Every one of Nick Patti’s opportunities over the last five years at Pitt has come when he needed to step in for someone else.
And on each of those occasions, he has delivered.
There was his first significant playing time in 2019 when Kenny Pickett had to head to the sidelines after getting banged up against UCF. Patti threw a touchdown pass to keep Pitt in that game before Pickett ultimately led the Panthers to a 35-34 win.
There was the next week when Patti made his first career start and managed Pitt to a win over Delaware with a pair of touchdown passes.
There was the game at Florida State a year later when Pickett, hobbled by an ankle injury, yielded to Patti for a handful of goal line runs that produced two touchdowns.
There was the Peach Bowl against Michigan State last season when he started in place of Pickett, who had opted out of the New Year’s Six bowl to prepare for the NFL. Patti’s day was cut short, of course, after he dove into the end zone on Pitt’s second drive.
And then there was this season, when Patti’s lone appearance - aside from three garbage-time handoffs in the win at Virginia - came during the Week Two loss to Tennessee. With starter Kedon Slovis sidelined by a concussion at the end of the first half, Patti played the second half and overtime, throwing a touchdown pass and nearly pulling off the upset despite playing with a knee injury himself.
Now, with his career at Pitt nearly over, Patti has one last chance to step up in another quarterback’s absence when he leads the Panthers against UCLA in the Tony the Tiger Sun Bowl on Friday after Slovis announced earlier this month that he is leaving the team as a transfer.
"This is my fifth year,” Patti said after Pitt’s first practice in El Paso on Monday. “I think just being here for so long and seeing new guys come in, now I’m the older guy and I try to come out with a positive mindset every day, positive attitude, come out with confidence and I guess the guys rally around that and I’m going to try to keep it going for the game.”

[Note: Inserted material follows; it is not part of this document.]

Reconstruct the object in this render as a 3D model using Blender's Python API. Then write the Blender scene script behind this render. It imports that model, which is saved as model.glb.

Senior receiver Jared Wayne thinks that Patti brings more than just a positive attitude to the field.
“He’s a gamer,” Wayne said Monday. “He’s going to come in and make plays. He’s going to do whatever it takes to put us in position to win.”

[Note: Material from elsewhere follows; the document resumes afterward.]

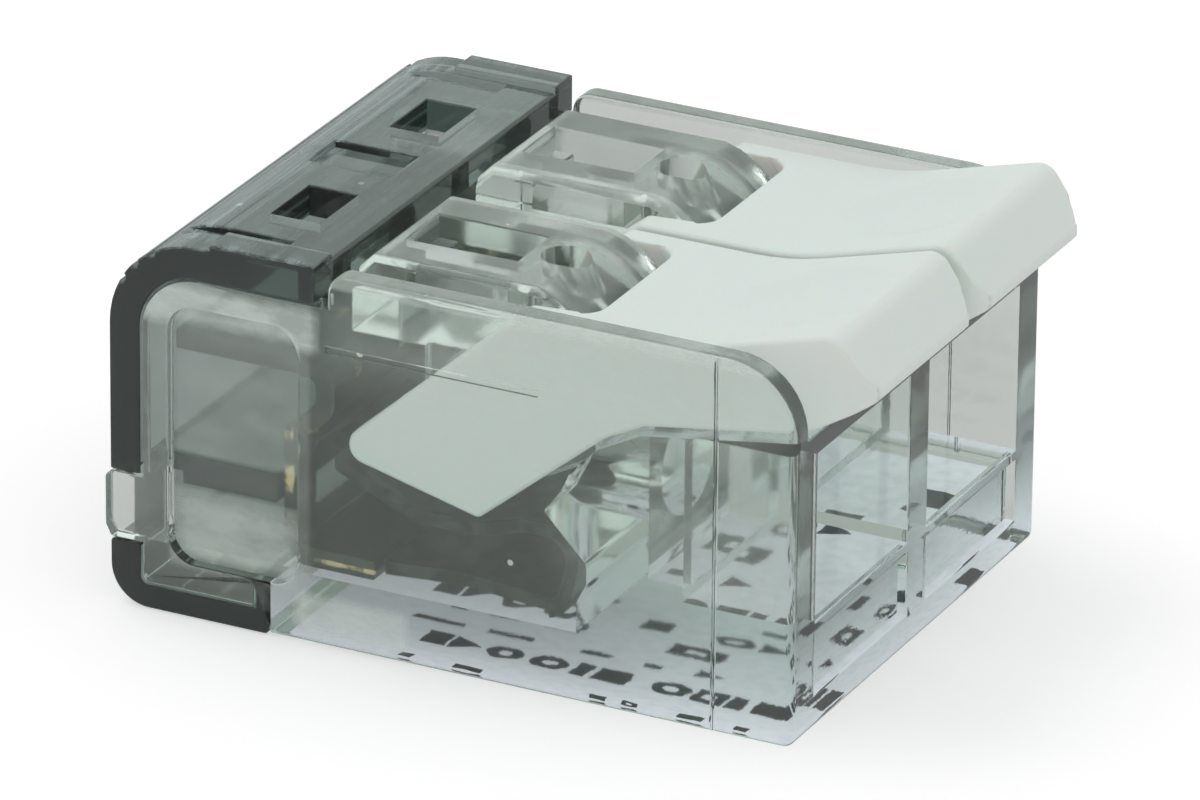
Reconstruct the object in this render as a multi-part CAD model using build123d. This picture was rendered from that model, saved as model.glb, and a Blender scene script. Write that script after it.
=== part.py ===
"""Two-pole lever wire connector, in millimetres, +Z up, +X towards the wire entries.

Seven pieces: a clear housing, a smoke-coloured rear cap, two levers, one bent busbar that both
wires share, and one clamp spring for each wire.  Each lever turns up about a cross axis, and the
cam on its arms pushes the clamp spring down, away from the busbar.

All lengths along X are measured from the back of the rear cap until the pieces are written out.
They are then moved so that the origin lies under the middle of the closed connector.
"""
import os
from math import asin, cos, degrees, radians, sin, tan

from build123d import *

# Whole connector
length = 17.8               # back of the rear cap to the front face
wall_top = 9.45             # height of the housing's side walls and of the cap's top face
pitch = 6.0                 # from one wire to the next
poles = 2
side_wall = 0.65            # thickness of the housing's side walls
floor = 1.6                 # thickness of the floor under the springs
play = 0.1                  # side gap between a moving part and its neighbour
seat = 0.05                 # gap between two fixed parts that fit together
width = poles * pitch + 2 * side_wall
inner_half = width / 2 - side_wall
pole_places = [(index - (poles - 1) / 2) * pitch for index in range(poles)]

# Rear cap
cap_wall = 0.8              # back and top of the cap
cap_reach = 5.4             # how far the top of the cap comes forward
cap_arm = 0.6               # thickness of the arm under the housing
cap_arm_reach = 4.15        # how far that arm comes forward
cap_lip = 1.25              # height of the hooked end of the arm
cap_lip_thick = 0.3
cap_edge_radius = 0.1       # front edge of the cap's top
cap_top_radius = 2.3        # outer radius along the rear top edge
cap_foot_radius = 1.0       # outer radius along the rear bottom edge
shelf_bottom = 3.1          # rib across the inside of the cap
shelf_thick = 0.75
shelf_reach = 4.1
ledge_height = 0.15         # raised strip along each side of the cap's top
ledge_length = 2.75
ledge_width = 0.95
channel_start = 1.3         # narrow channel beside each strip
channel_length = 2.8
channel_width = 0.45
recess_start = 2.1          # wide recess between two wires
recess_length = 2.2
recess_width = 1.4
recess_depth = 0.2
groove_count = 3            # fine grooves along the rounded rear edge
groove_radius = 0.11
groove_step = 14            # degrees between two grooves
slot_start = 2.85           # test slot over each wire
slot_length = 1.3
slot_width = 1.9
latch_bottom = 1.6          # windows in the cap that the housing's latches fill
latch_height = 1.8
latch_width = 1.4
latch_proud = 0.15          # how far a latch stands out behind the cap
latch_lead = 0.3            # slope at a latch's lower edge
inside_bend = 0.2           # inner radius of the cap's lower corner

# Housing
step_gap = 0.3              # gap between the cap's front edge and the raised walls
rim = 0.75                  # frame around the recessed side panel
panel_depth = 0.3
panel_radius = 0.7
corner_radius = 1.8         # front top corner of the side walls
step_line = 7.5             # height of the fine line on the side walls
line_depth = 0.08
line_reach = 2              # how far the line runs past the lever's axis
seam_x = 15.75              # upright mould line on each side wall
seam_depth = 0.05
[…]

Wayne figures to be a primary weapon for Patti after he led the team with 84 targets this season. He turned those targets into 55 receptions for 1,012 yards and five touchdowns, but while that production came with Slovis at the helm, Wayne and Patti are both confident they can put up numbers together as well.
“Nick and I have been together for four years,” Wayne said. “He’s been here my whole time, so I’ve always had a good connection with him. It didn’t take too much to get on the same page, and we kind of know each other’s tendencies. I know what type of ball he likes to throw and he knows how I run my routes and whatnot, so it was pretty easy to get on the same page.”

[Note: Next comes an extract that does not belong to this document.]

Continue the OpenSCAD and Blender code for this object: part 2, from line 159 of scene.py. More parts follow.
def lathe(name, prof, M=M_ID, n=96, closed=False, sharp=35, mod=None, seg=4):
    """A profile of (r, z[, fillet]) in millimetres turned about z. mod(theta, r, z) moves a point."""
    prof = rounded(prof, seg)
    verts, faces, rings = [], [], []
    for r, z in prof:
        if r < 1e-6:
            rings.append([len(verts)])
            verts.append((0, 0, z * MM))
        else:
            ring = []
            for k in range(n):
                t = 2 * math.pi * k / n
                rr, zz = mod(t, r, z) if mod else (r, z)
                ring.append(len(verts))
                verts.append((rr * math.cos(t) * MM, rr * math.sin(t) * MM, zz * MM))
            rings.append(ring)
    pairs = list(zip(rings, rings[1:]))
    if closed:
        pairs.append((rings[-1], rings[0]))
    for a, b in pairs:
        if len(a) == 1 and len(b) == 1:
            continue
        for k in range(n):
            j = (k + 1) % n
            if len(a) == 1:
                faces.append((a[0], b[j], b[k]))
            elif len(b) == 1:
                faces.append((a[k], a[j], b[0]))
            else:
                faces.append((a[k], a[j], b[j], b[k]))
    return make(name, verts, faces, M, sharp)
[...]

For Pitt head coach Pat Narduzzi, who picked Slovis as the team’s quarterback in training camp and stood by the USC transfer through a considerable amount of midseason struggles, Patti is buoyed by some intangibles that should put him in position to succeed on Friday.
“The one thing I’ll tell you about Nick is, he is tough. He’s a competitor, he’s a smart football player and he’s a team guy. Our guys will play for him. He’s probably our best leader at the quarterback position and our guys really like playing for Nick.”
"Nick is a veteran," offensive coordinator Frank Cignetti said Tuesday. "He’s been at the University of Pittsburgh for a long time. He’s a winner, he’s a leader, his teammates respect him and his teammates believe in him. We are really excited and I know I’m personally very excited to have coached him these last couple of weeks as the starting quarterback. We’re excited to see Nick go out there and lead us."
Now Patti has a chance to finish what he started in Atlanta last December. The consensus among Pitt’s players and coaches is that the Panthers would have won the Peach Bowl if Patti had played more than two series.
On Friday, he’ll get a chance to show whether that theory has any legs.
“The bowl games are weird. You get a couple weeks off. It’s not game after game, it’s not a week off and then you go, so you have to train your body, you have to give yourself time to rest and get back into it. So I think getting that experience last year was great and I was ready for the game. Obviously I got hurt, but I’m ready to come back and show out this game.”